‘Slightly Overlooked Professionally’: Popular Music in Bridget Jones’s Diary

by Elizabeth Kirkendoll
Texas Christian University
Texas Christian University
Joint Conference of the AMS-Southwest Chapter & SEM-Southern Plains Chapter Spring 2014
The University of Texas at Austin

Poster Abstract

A genre more often regarded as money-making entertainment than serious cinema, romantic comedies have long been overlooked academically. Although recent research by film scholars such as Leger Grindon and Tamar Jeffers McDonald has begun to explore the underlying complexities and historical value of the genre, the musical components of romantic comedies remain under-researched.
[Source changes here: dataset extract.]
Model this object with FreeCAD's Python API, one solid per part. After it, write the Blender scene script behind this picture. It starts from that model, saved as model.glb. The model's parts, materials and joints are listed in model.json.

Using the influential film Bridget Jones’s Diary (2001) as a case study, my research explores the often intricate use of popular music in romantic comedies as a method of providing narrative clarity for general audiences while enhancing the film’s broad appeal. Bridget Jones's Diary further highlights the potential functions of popular music in romantic comedy, employing foregrounded songs both as narrative elements and framing devices. On one level, the songs in Bridget Jones’s Diary act as an extension of the title character’s narration – as an aural extension of her eponymous diary. Furthermore, songs such as Aretha Franklin’s “Respect” (1967), Diana Ross’s “Ain’t No Mountain High Enough” (1970), and Van Morrison’s “Someone Like You” (1987) act as structural and narrative frames for Bridget’s relationships. The popular songs consequently immerse the viewer into the film narrative and provide an emotional bond with the title character. Finally, I examine how Bridget Jones’s Diary’s musical model set the stage for future romantic comedies such as Sweet Home Alabama (2002) and Love Actually (2003) to expand the role of popular music.